If your priority is reducing single-use waste rather than maximum heat retention, a lighter reusable cup may suit better; our reusable coffee cups guide covers those eco-focused options. And if you are still deciding between steel, ceramic, glass and enamel across the whole category, the general coffee mug and cup guide lays out the material trade-offs side by side.
Caring for a steel coffee mug
A stainless steel coffee mug rewards a little routine care. Rinse it soon after use so coffee oils do not dry on; wash the lid and pop out any silicone gasket to clean the seam where residue and odours collect.

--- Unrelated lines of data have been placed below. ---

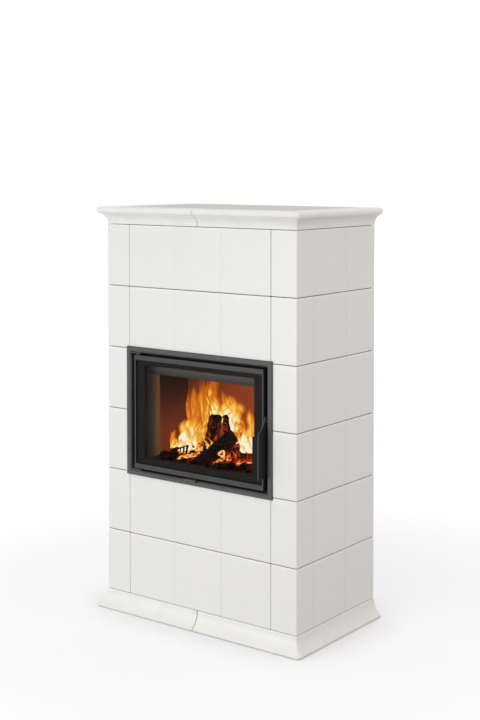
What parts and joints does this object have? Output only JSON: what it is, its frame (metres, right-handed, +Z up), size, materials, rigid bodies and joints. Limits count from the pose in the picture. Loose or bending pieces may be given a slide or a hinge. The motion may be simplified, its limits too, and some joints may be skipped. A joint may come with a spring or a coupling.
{
  "type": "tiled stove",
  "caption": "Tall free-standing stove of glazed tile courses with moulded plinth and cornice, a hinged glass fire door with a lift handle, an air slider and a rear flue outlet.",
  "frame": {"origin": "on the floor, at the middle of the outline seen from above", "axes": "+Z up, the door faces -Y, +X is to the right when facing the door"},
  "size_m": [0.89, 0.551, 1.443],
  "materials": {
    "glazed_tile": "gloss",
    "cast_top": "matte",
    "black_paint": "matte",
    "bare_steel": "satin",
    "fire_glass": "gloss",
    "rope_seal": "matte",
    "heat_tinted_steel": "satin",
    "fireclay": "matte",
    "vermiculite": "matte",
    "cast_grate": "matte",
    "zinc_sheet": "satin",
    "storage_stone": "matte",
    "firewood": "matte",
    "ember_ash": "matte"
  },
  "bodies": {
    "stove": {"air_box": "zinc_sheet", "air_duct": "zinc_sheet", "air_spigot": "zinc_sheet", "air_wash_deflector": "heat_tinted_steel", "ash_pan": "zinc_sheet", "back_panel": "zinc_sheet", "baffle": "vermiculite", "base_frame": "black_paint", "corner_tile_left_1": "glazed_tile", "corner_tile_left_2": "glazed_tile", "corner_tile_left_3": "glazed_tile", "corner_tile_left_4": "glazed_tile", "corner_tile_left_5": "glazed_tile", "corner_tile_left_6": "glazed_tile", "corner_tile_right_1": "glazed_tile", "corner_tile_right_2": "glazed_tile", "corner_tile_right_3": "glazed_tile", "corner_tile_right_4": "glazed_tile", "corner_tile_right_5": "glazed_tile", "corner_tile_right_6": "glazed_tile", "cornice_left": "glazed_tile", "cornice_right": "glazed_tile", "ember_bed": "ember_ash", "firebox_casing": "black_paint", "firebox_front": "black_paint", "firewood_base": "firewood", "firewood_cross": "firewood", "firewood_upright": "firewood", "flue_bend": "black_paint", "flue_collar": "black_paint", "flue_pipes": "black_paint", "front_tile_1": "glazed_tile", "front_tile_2": "glazed_tile", "front_tile_5": "glazed_tile", "front_tile_6": "glazed_tile", "grate": "cast_grate", "hinges": "bare_steel", "insert_stand": "black_paint", "latch_pin": "bare_steel", "levelling_feet": "bare_steel", "lining_back": "fireclay", "lining_floor": "fireclay", "lining_fronts": "fireclay", "lining_sides": "fireclay", "panel_screws": "bare_steel", "plinth_left": "glazed_tile", "plinth_right": "glazed_tile", "smoke_hood": "black_paint", "storage_blocks": "storage_stone", "surround_frame": "black_paint", "tile_straps": "bare_steel", "top_slabs": "cast_top"},
    "door": {"door_frame": "black_paint", "door_glass": "fire_glass", "glass_gasket": "rope_seal", "glass_retainer": "black_paint", "door_gasket": "rope_seal", "handle_pivot": "bare_steel"},
    "handle": {"door_handle": "black_paint"},
    "slider": {"air_slider": "black_paint"}
  },
  "joints": [
    {"name": "door_hinge", "type": "hinge", "parent": "stove", "child": "door", "pos_m": [-0.274, -0.2245, 0.721], "axis": [0, 0, -1], "range_deg": [0, 100]},
    {"name": "handle_lift", "type": "hinge", "parent": "door", "child": "handle", "pos_m": [0.2895, -0.2275, 0.753], "axis": [-1, 0, 0], "range_deg": [0, 30]},
    {"name": "air_slide", "type": "slide", "parent": "stove", "child": "slider", "axis": [1, 0, 0], "range_m": [-0.018, 0.062]}
  ]
}
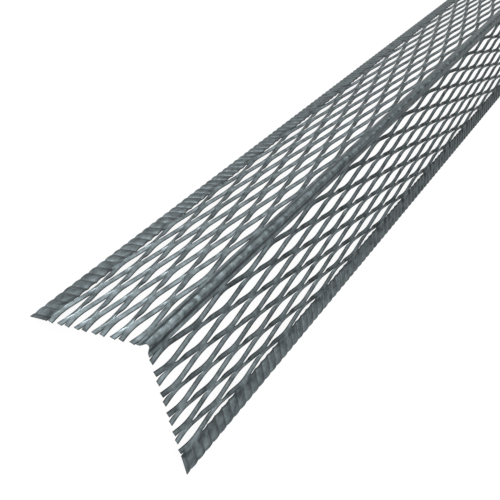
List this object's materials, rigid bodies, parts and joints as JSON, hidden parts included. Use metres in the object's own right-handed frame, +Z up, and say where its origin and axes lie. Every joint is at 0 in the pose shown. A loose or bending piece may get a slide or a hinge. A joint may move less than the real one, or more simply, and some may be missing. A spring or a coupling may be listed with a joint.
{
  "type": "drywall corner bead",
  "caption": "Expanded-metal corner bead: rounded nose between two wings of long diamond mesh with solid edge strips, for setting straight plaster or drywall corners.",
  "frame": {"origin": "under the middle of the bead, on the floor that the outer edges of both wings rest on", "axes": "+Y along the bead, away from the end that the picture shows; +X across it, towards the right wing; +Z up, through the nose"},
  "size_m": [0.0832, 1.2, 0.0499],
  "materials": {
    "galvanised_sheet": "galvanised, dull grey with a blue cast, lightly mottled"
  },
  "bodies": {
    "root": {"nose": "galvanised_sheet", "left_wing_front": "galvanised_sheet", "left_wing_back": "galvanised_sheet", "right_wing_front": "galvanised_sheet", "right_wing_back": "galvanised_sheet"}
  },
  "joints": []
}
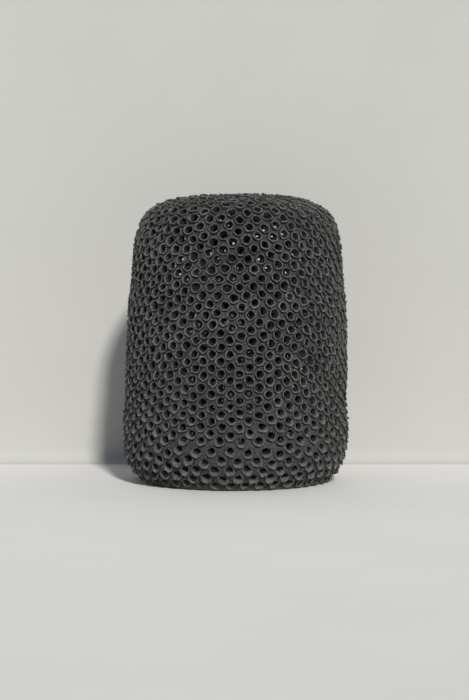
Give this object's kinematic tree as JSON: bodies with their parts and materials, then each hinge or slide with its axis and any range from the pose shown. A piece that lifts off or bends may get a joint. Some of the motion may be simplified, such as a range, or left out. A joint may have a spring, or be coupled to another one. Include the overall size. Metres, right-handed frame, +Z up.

For stubborn stains or lingering smells, a soak with baking soda or a diluted vinegar rinse usually resets it — avoid steel wool or harsh abrasives that can scratch the finish. Let everything dry fully before reassembling so the sealed lid does not trap moisture. Treated this way, a good steel mug easily lasts many years, which is much of the point.
The bottom line
A stainless steel coffee mug or tumbler earns its keep when your coffee needs to survive a commute, a long morning at a desk, or a rough day in a bag: vacuum insulation keeps it drinkable, the steel keeps it intact, and the neutral interior keeps it tasting like coffee. Decide first whether you want an open mug, a lidded tumbler or a sealed travel mug, then check for 18/8 steel, true vacuum insulation and a lid that matches how you carry it. Get those three right and the mug more or less disappears into your routine — which, for a piece of gear you use every single day, is exactly what you want.